** START Given information **

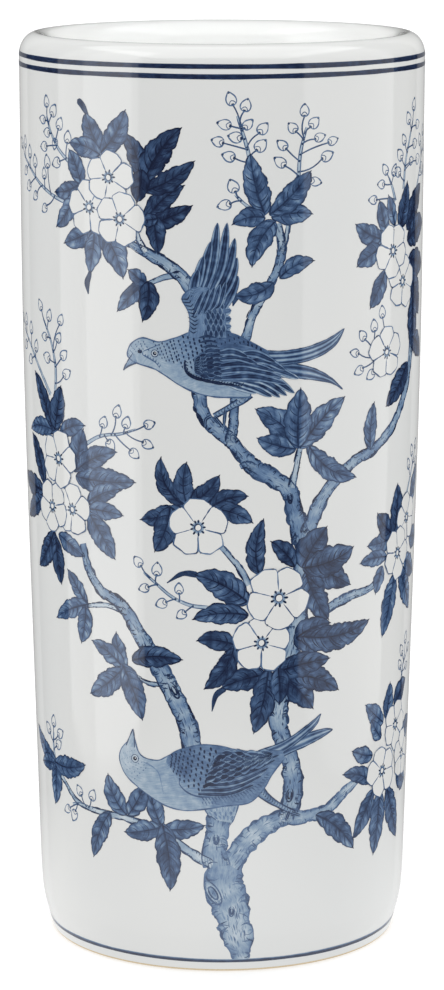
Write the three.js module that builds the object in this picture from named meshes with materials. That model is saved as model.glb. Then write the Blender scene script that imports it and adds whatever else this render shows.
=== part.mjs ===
// A glazed porcelain umbrella stand: one thrown vessel with a rolled rim, a gently tapering wall, a
// solid floor and a turned foot ring, standing on six small felt pads.
// Millimetres, +Z up. The origin is on the floor, under the middle of the stand.
import * as THREE from 'three';

// Driving dimensions
const HEIGHT = 457;             // floor to the crest of the rim, 18 inches
const RIM_RADIUS = 100.4;       // the widest place, just under the rolled rim, 8 inches across
const WALL = 7.5;               // thickness of the wall
const SEGMENTS = 72;            // flat facets around the stand

// Felt pads, stuck under the foot ring, nearer its inner edge so that they stay out of sight
const PAD_COUNT = 6;
const PAD_RADIUS = 3;
const PAD_THICKNESS = 0.5;
const PAD_MARGIN = 0.3;         // between a pad and the ring's inner edge
const PAD_SEGMENTS = 24;

// Foot ring and floor
const FOOT_INSET = 12.8;        // the foot ring's outer edge, inside the rim's radius
const RING_WIDTH = 9;           // across the bare underside of the foot ring
const RING_DEPTH = 5;           // how much higher the underside is inside the ring
const RING_CHAMFER = 3;         // between the ring's inner side and that underside
const FOOT_CHAMFER = 0.5;       // around the ring's outer edge
const FLOOR_THICKNESS = 9;
const COVE_RADIUS = 12;         // rounded corner between the wall and the floor, inside

// Heights and insets of the wall. An inset is how far the outer wall lies inside the rim's radius.
const TUCK = { z: 6.75, inset: 11.3 };       // the thin painted line runs here
const TURN = { z: 16.25, inset: 8.8 };       // half way round the turn in to the foot
const HEEL = { z: 32, inset: 7.3 };          // the wall turns in to the foot below this
const LOWER = { z: 90, inset: 5.8 };
const MIDDLE = { z: 200, inset: 2.8 };
const UPPER = { z: 310, inset: 0.5 };        // nearly upright from here to the neck
const NECK = { z: 425, inset: 0.1 };
const WIDEST = { z: 442, inset: 0 };
const WALL_DIVISIONS = 16;                   // straight steps that the outer wall's curve is cut into

// Rolled rim
const LIP_THICKNESS = 17.8;     // across the rim, outside to inside
const LIP_RISE = 11;            // from where the outside starts to turn over up to the crest
const LIP_DROP = 14;            // the rim's inner edge lies this far under its crest

const GLAZE = { color: 0xe4e5e2, roughness: 0.12, metalness: 0 };
const FELT = { color: 0xb9ae9a, roughness: 0.95, metalness: 0 };

const point = (r, z) => new THREE.Vector2(r, z);
const outside = (station) => point(RIM_RADIUS - station.inset, station.z);
const inside = (station) => point(RIM_RADIUS - station.inset - WALL, station.z);

// Points along an elliptical arc about (r, z), with its start and end in degrees.
function arc(r, z, radiusR, radiusZ, start, end, divisions) {
  const points = [];
  for (let i = 0; i <= divisions; i += 1) {
    const angle = THREE.MathUtils.degToRad(start + ((end - start) * i) / divisions);
    points.push(point(r + radiusR * Math.cos(angle), z + radiusZ * Math.sin(angle)));
  }
  return points;
}

// The foot, from the middle of the underside out to the foot ring's outer edge.
function undersideSection(undersideZ) {
  const footRadius = RIM_RADIUS - FOOT_INSET;
  const ringInner = footRadius - RING_WIDTH;
  return [
    point(0, undersideZ),
    point(ringInner - RING_CHAMFER, undersideZ),
    point(ringInner, undersideZ - RING_CHAMFER),
    point(ringInner, PAD_THICKNESS),
    point(footRadius - FOOT_CHAMFER, PAD_THICKNESS),
  ];
}

// The outer wall, from the foot ring up to the widest height.
function wallSection() {
  const footEdge = { z: PAD_THICKNESS + FOOT_CHAMFER, inset: FOOT_INSET };
  const stations = [footEdge, TUCK, TURN, HEEL, LOWER, MIDDLE, UPPER, NECK, WIDEST];
  return new THREE.SplineCurve(stations.map(outside)).getPoints(WALL_DIVISIONS);
}

// The rim, over its crest, down to its inner edge and a little way back under it.
function rimSection() {
  const lipHalf = LIP_THICKNESS / 2;
  const crestRadius = RIM_RADIUS - lipHalf;
  return [
    ...arc(crestRadius, HEIGHT - LIP_RISE, lipHalf, LIP_RISE, 0, 90, 7),
    ...arc(crestRadius, HEIGHT - LIP_DROP, lipHalf, LIP_DROP, 105, 210, 7),
  ];
}

// The inside, from under the rim down the wall, round the cove and in to the middle of the floor.
function insideSection(floorZ) {
  const coveMiddle = RIM_RADIUS - HEEL.inset - WALL - COVE_RADIUS;
  return [
    ...[NECK, UPPER, MIDDLE, LOWER].map(inside),
    ...arc(coveMiddle, floorZ + COVE_RADIUS, COVE_RADIUS, COVE_RADIUS, 0, -90, 5),
    point(0, floorZ),
  ];
}

// The vessel, turned about +Z from a section that starts and ends on the axis.
function vessel() {
  const undersideZ = PAD_THICKNESS + RING_DEPTH;
  const section = [
    ...undersideSection(undersideZ),
    ...wallSection(),
    ...rimSection(),
    ...insideSection(undersideZ + FLOOR_THICKNESS),
  ];
  const geometry = new THREE.LatheGeometry(section, SEGMENTS);
  geometry.rotateX(Math.PI / 2);
  const mesh = new THREE.Mesh(geometry, new THREE.MeshStandardMaterial(GLAZE));
  mesh.name = 'stand_body';
  return mesh;
}

// The felt pads, evenly spaced, with none straight in front.
function feltPads() {
  const pads = new THREE.Group();
  const pitchRadius = RIM_RADIUS - FOOT_INSET - RING_WIDTH + PAD_MARGIN + PAD_RADIUS;
  for (let i = 0; i < PAD_COUNT; i += 1) {
    const angle = (2 * Math.PI * i) / PAD_COUNT;
    const geometry = new THREE.CylinderGeometry(PAD_RADIUS, PAD_RADIUS, PAD_THICKNESS, PAD_SEGMENTS);
    geometry.rotateX(Math.PI / 2);
    const pad = new THREE.Mesh(geometry, new THREE.MeshStandardMaterial(FELT));
    pad.name = `felt_pad_${i + 1}`;
    pad.position.set(pitchRadius * Math.cos(angle), pitchRadius * Math.sin(angle), PAD_THICKNESS / 2);
    pads.add(pad);
  }
  return pads;
}

const umbrellaStand = new THREE.Group();
umbrellaStand.add(vessel(), feltPads());

export default umbrellaStand;
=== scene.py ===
"""A blue and white porcelain umbrella stand, painted with birds in a flowering tree.

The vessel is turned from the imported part's own section. The picture is brushwork: thin painted sheets
laid on the wall, each one a grid of points with an amount of cobalt at every point. A point of the
flat picture is a complex number, millimetres round the wall from the front plus 1j times the
millimetres above the floor. The same picture is painted twice, on the front and on the back.
"""

import math
import zlib

import bpy
import numpy as np
from mathutils import Matrix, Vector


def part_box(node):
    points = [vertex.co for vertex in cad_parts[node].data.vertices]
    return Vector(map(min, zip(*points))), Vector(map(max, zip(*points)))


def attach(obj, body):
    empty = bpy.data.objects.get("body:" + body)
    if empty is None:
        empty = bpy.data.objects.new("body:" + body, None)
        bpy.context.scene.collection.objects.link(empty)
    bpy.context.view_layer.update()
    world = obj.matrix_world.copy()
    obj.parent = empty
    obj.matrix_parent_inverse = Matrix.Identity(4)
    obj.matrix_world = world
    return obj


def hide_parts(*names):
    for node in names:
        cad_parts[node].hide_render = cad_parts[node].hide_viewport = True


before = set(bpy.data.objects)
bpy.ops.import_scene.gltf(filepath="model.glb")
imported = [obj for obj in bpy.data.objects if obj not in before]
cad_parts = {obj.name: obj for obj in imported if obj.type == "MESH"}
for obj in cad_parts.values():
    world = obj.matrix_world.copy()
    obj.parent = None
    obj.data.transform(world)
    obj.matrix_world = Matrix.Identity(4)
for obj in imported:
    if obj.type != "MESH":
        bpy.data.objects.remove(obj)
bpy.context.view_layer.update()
scene = bpy.context.scene

MM = 0.001
TURN = 2 * math.pi
SAME = 0.01                # mm: measures of the CAD mesh that differ by less count as equal


# ---------------------------------------------------------------- the vessel's section, from the frame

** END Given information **

◆ **What to work on**
Provide an exact reproduction of only those lines that start at the line containing "const umbrellaStand = new THREE.Group();" and end at the line containing "import zlib", inclusive.

◆ **Final result**
const umbrellaStand = new THREE.Group();
umbrellaStand.add(vessel(), feltPads());

export default umbrellaStand;
=== scene.py ===
"""A blue and white porcelain umbrella stand, painted with birds in a flowering tree.

The vessel is turned from the imported part's own section. The picture is brushwork: thin painted sheets
laid on the wall, each one a grid of points with an amount of cobalt at every point. A point of the
flat picture is a complex number, millimetres round the wall from the front plus 1j times the
millimetres above the floor. The same picture is painted twice, on the front and on the back.
"""

import math
import zlib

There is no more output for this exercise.